DATA SHOWN =
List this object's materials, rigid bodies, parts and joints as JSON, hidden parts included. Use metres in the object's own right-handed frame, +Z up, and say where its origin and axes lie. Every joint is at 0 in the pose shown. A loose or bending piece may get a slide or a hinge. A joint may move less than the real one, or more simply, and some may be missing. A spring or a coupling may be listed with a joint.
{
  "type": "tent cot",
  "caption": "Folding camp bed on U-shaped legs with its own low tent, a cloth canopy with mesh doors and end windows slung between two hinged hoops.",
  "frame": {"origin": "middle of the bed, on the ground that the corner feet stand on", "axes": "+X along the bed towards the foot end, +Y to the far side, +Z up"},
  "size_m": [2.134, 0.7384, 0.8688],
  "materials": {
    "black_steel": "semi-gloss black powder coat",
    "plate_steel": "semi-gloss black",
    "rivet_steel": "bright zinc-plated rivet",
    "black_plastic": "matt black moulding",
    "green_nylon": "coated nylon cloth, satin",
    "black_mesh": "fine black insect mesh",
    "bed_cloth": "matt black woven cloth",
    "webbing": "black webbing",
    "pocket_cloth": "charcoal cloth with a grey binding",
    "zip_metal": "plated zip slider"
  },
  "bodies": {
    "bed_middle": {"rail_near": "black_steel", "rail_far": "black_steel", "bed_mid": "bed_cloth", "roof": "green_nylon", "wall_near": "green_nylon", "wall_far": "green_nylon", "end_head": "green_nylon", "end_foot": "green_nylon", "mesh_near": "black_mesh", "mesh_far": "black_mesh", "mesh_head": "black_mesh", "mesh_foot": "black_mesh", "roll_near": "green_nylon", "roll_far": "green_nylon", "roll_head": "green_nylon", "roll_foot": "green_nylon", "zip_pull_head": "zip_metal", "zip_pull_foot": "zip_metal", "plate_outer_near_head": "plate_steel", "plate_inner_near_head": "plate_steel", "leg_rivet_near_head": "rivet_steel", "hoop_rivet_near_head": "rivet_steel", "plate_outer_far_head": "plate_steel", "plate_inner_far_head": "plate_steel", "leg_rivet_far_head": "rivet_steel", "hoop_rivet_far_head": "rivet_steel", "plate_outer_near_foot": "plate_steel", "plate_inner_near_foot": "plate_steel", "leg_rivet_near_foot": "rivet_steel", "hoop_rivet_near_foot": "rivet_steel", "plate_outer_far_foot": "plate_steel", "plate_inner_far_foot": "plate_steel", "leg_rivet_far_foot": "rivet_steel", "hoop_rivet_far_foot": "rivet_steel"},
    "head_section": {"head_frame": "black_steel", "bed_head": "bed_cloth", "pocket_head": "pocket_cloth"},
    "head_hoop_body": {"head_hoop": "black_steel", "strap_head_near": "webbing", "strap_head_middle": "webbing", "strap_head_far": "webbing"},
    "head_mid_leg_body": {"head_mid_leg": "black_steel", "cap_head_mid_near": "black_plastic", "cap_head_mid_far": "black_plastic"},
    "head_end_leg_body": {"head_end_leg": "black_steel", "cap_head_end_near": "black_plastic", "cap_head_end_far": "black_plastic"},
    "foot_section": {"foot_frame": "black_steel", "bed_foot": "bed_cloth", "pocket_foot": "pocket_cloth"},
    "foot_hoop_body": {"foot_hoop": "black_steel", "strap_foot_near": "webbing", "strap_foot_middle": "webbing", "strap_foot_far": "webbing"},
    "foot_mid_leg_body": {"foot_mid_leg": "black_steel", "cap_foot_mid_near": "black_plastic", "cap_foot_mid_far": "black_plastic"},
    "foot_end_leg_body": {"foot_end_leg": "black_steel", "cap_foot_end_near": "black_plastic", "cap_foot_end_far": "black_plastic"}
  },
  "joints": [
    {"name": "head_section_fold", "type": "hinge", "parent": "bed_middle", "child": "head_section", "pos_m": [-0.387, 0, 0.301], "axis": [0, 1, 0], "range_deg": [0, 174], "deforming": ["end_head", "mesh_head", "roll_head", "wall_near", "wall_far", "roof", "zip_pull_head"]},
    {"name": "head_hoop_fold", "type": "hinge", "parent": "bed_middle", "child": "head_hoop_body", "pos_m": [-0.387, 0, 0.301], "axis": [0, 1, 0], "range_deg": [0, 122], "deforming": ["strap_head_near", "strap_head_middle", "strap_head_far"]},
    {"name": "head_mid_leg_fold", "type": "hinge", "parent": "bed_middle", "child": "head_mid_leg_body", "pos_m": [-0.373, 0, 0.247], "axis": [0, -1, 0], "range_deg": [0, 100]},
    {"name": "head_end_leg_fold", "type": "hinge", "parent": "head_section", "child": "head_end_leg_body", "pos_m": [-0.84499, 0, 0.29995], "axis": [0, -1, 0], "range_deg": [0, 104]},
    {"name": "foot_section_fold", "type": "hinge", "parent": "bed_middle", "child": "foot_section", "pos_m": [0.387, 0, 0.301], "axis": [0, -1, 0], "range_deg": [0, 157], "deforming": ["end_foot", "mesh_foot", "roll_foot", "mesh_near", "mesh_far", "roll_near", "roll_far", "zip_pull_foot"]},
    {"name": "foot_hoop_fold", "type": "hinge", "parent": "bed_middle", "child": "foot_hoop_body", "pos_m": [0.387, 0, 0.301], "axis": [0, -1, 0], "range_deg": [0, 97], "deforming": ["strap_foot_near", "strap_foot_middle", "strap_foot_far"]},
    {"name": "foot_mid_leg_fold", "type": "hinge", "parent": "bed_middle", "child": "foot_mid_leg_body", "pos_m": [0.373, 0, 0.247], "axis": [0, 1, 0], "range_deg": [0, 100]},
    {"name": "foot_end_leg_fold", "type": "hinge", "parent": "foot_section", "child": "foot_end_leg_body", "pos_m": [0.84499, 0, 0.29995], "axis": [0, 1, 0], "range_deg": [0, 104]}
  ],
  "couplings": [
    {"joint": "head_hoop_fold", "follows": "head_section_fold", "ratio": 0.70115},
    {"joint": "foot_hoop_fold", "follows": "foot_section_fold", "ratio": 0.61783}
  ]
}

WRITTEN PROBLEM = Print the whole listing exactly as it is.

COMPLETE RESPONSE =
List this object's materials, rigid bodies, parts and joints as JSON, hidden parts included. Use metres in the object's own right-handed frame, +Z up, and say where its origin and axes lie. Every joint is at 0 in the pose shown. A loose or bending piece may get a slide or a hinge. A joint may move less than the real one, or more simply, and some may be missing. A spring or a coupling may be listed with a joint.
{
  "type": "tent cot",
  "caption": "Folding camp bed on U-shaped legs with its own low tent, a cloth canopy with mesh doors and end windows slung between two hinged hoops.",
  "frame": {"origin": "middle of the bed, on the ground that the corner feet stand on", "axes": "+X along the bed towards the foot end, +Y to the far side, +Z up"},
  "size_m": [2.134, 0.7384, 0.8688],
  "materials": {
    "black_steel": "semi-gloss black powder coat",
    "plate_steel": "semi-gloss black",
    "rivet_steel": "bright zinc-plated rivet",
    "black_plastic": "matt black moulding",
    "green_nylon": "coated nylon cloth, satin",
    "black_mesh": "fine black insect mesh",
    "bed_cloth": "matt black woven cloth",
    "webbing": "black webbing",
    "pocket_cloth": "charcoal cloth with a grey binding",
    "zip_metal": "plated zip slider"
  },
  "bodies": {
    "bed_middle": {"rail_near": "black_steel", "rail_far": "black_steel", "bed_mid": "bed_cloth", "roof": "green_nylon", "wall_near": "green_nylon", "wall_far": "green_nylon", "end_head": "green_nylon", "end_foot": "green_nylon", "mesh_near": "black_mesh", "mesh_far": "black_mesh", "mesh_head": "black_mesh", "mesh_foot": "black_mesh", "roll_near": "green_nylon", "roll_far": "green_nylon", "roll_head": "green_nylon", "roll_foot": "green_nylon", "zip_pull_head": "zip_metal", "zip_pull_foot": "zip_metal", "plate_outer_near_head": "plate_steel", "plate_inner_near_head": "plate_steel", "leg_rivet_near_head": "rivet_steel", "hoop_rivet_near_head": "rivet_steel", "plate_outer_far_head": "plate_steel", "plate_inner_far_head": "plate_steel", "leg_rivet_far_head": "rivet_steel", "hoop_rivet_far_head": "rivet_steel", "plate_outer_near_foot": "plate_steel", "plate_inner_near_foot": "plate_steel", "leg_rivet_near_foot": "rivet_steel", "hoop_rivet_near_foot": "rivet_steel", "plate_outer_far_foot": "plate_steel", "plate_inner_far_foot": "plate_steel", "leg_rivet_far_foot": "rivet_steel", "hoop_rivet_far_foot": "rivet_steel"},
    "head_section": {"head_frame": "black_steel", "bed_head": "bed_cloth", "pocket_head": "pocket_cloth"},
    "head_hoop_body": {"head_hoop": "black_steel", "strap_head_near": "webbing", "strap_head_middle": "webbing", "strap_head_far": "webbing"},
    "head_mid_leg_body": {"head_mid_leg": "black_steel", "cap_head_mid_near": "black_plastic", "cap_head_mid_far": "black_plastic"},
    "head_end_leg_body": {"head_end_leg": "black_steel", "cap_head_end_near": "black_plastic", "cap_head_end_far": "black_plastic"},
    "foot_section": {"foot_frame": "black_steel", "bed_foot": "bed_cloth", "pocket_foot": "pocket_cloth"},
    "foot_hoop_body": {"foot_hoop": "black_steel", "strap_foot_near": "webbing", "strap_foot_middle": "webbing", "strap_foot_far": "webbing"},
    "foot_mid_leg_body": {"foot_mid_leg": "black_steel", "cap_foot_mid_near": "black_plastic", "cap_foot_mid_far": "black_plastic"},
    "foot_end_leg_body": {"foot_end_leg": "black_steel", "cap_foot_end_near": "black_plastic", "cap_foot_end_far": "black_plastic"}
  },
  "joints": [
    {"name": "head_section_fold", "type": "hinge", "parent": "bed_middle", "child": "head_section", "pos_m": [-0.387, 0, 0.301], "axis": [0, 1, 0], "range_deg": [0, 174], "deforming": ["end_head", "mesh_head", "roll_head", "wall_near", "wall_far", "roof", "zip_pull_head"]},
    {"name": "head_hoop_fold", "type": "hinge", "parent": "bed_middle", "child": "head_hoop_body", "pos_m": [-0.387, 0, 0.301], "axis": [0, 1, 0], "range_deg": [0, 122], "deforming": ["strap_head_near", "strap_head_middle", "strap_head_far"]},
    {"name": "head_mid_leg_fold", "type": "hinge", "parent": "bed_middle", "child": "head_mid_leg_body", "pos_m": [-0.373, 0, 0.247], "axis": [0, -1, 0], "range_deg": [0, 100]},
    {"name": "head_end_leg_fold", "type": "hinge", "parent": "head_section", "child": "head_end_leg_body", "pos_m": [-0.84499, 0, 0.29995], "axis": [0, -1, 0], "range_deg": [0, 104]},
    {"name": "foot_section_fold", "type": "hinge", "parent": "bed_middle", "child": "foot_section", "pos_m": [0.387, 0, 0.301], "axis": [0, -1, 0], "range_deg": [0, 157], "deforming": ["end_foot", "mesh_foot", "roll_foot", "mesh_near", "mesh_far", "roll_near", "roll_far", "zip_pull_foot"]},
    {"name": "foot_hoop_fold", "type": "hinge", "parent": "bed_middle", "child": "foot_hoop_body", "pos_m": [0.387, 0, 0.301], "axis": [0, -1, 0], "range_deg": [0, 97], "deforming": ["strap_foot_near", "strap_foot_middle", "strap_foot_far"]},
    {"name": "foot_mid_leg_fold", "type": "hinge", "parent": "bed_middle", "child": "foot_mid_leg_body", "pos_m": [0.373, 0, 0.247], "axis": [0, 1, 0], "range_deg": [0, 100]},
    {"name": "foot_end_leg_fold", "type": "hinge", "parent": "foot_section", "child": "foot_end_leg_body", "pos_m": [0.84499, 0, 0.29995], "axis": [0, 1, 0], "range_deg": [0, 104]}
  ],
  "couplings": [
    {"joint": "head_hoop_fold", "follows": "head_section_fold", "ratio": 0.70115},
    {"joint": "foot_hoop_fold", "follows": "foot_section_fold", "ratio": 0.61783}
  ]
}